What’s Causing the Statewide Shortage?
Owenby says that partly, there aren’t enough people enrolling in teaching programs. Another factor is the “leaky bucket phenomenon.” People graduate and join the field for a couple of years, but then switch careers for one reason or another.
The Wisconsin Department of Public Instruction (DPI) issued 1,125 emergency teaching licenses during the 2012-13 school year. This license allows a person to temporarily fill a position while working toward a full-time teaching certification.
According to a spring 2023 Wisconsin Policy Forum report, the number of emergency teaching licenses has nearly tripled during the past decade. DPI issued 3,197 emergency teacher licenses in the 2021-22 school year. Elementary and special education had the highest need.
“The challenge of the teacher shortage is not getting better right now, at least in terms of the trend line,” Owenby says.
There is also a lack of staff supports, leading to more stress for those in the field.
“When you have these shortages, it means everything is just stretched more thin,” he says. “Students lose out on that support and … teachers often [are] trying to fill multiple roles at one time.”
What’s the Solution?
“It’s not just about filling vacancies that currently exist,” MMSD’s Kvistad says. “It’s about creating the conditions to support, retain and build upon the strength of our current staff members.”

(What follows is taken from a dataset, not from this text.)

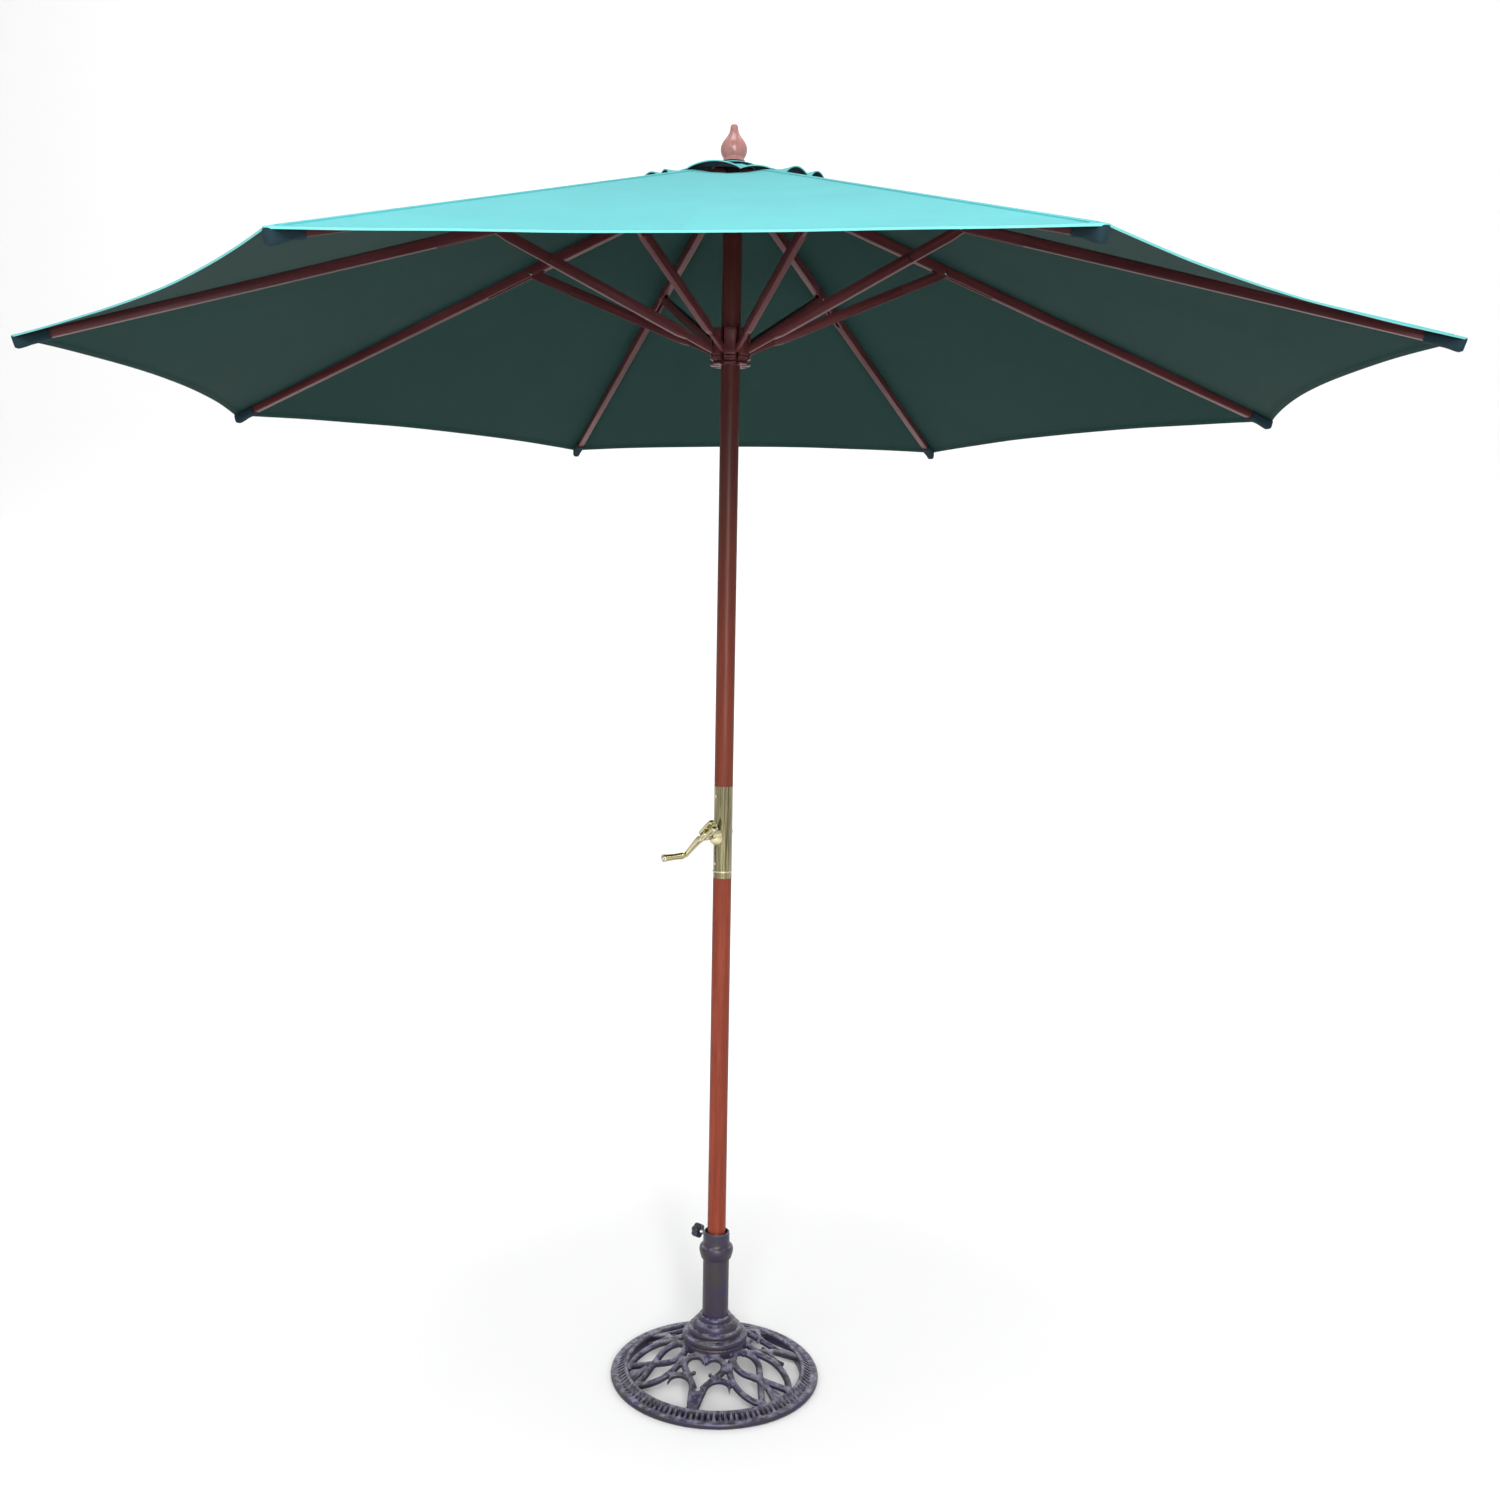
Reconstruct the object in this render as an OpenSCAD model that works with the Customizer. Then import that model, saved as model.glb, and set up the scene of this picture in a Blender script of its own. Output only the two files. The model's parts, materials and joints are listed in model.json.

The district overhauled its software system, shortening the hiring process and allowing HR to track professional development, career goals and training opportunities for staff until they retire or resign.
In June, the district’s board of education also approved an 8% pay increase for teachers and a $3.20 per hour raise for custodians.
At the university level, UW-Madison kicked off its School of Education Wisconsin Teachers Pledge in 2020, which covers the equivalent of in-state tuition and fees, testing and licensing costs to any teacher who pledges to teach in the state for three to four years after graduation. To date, 714 students have taken the pledge.
After graduation, Owenby says the School of Education works hard to continue supporting teachers, particularly through the first five years, alongside regional school districts.
UW–Madison also offers an Early Career Teaching Institute and partners with organizations working on the advocacy and policy side of education.
“We need to be able to position our teacher candidates as people who have a distinct set of knowledge and skills in a space with resources they need to do their jobs well,” Owenby says. “It takes that whole community for public education to work in this country.”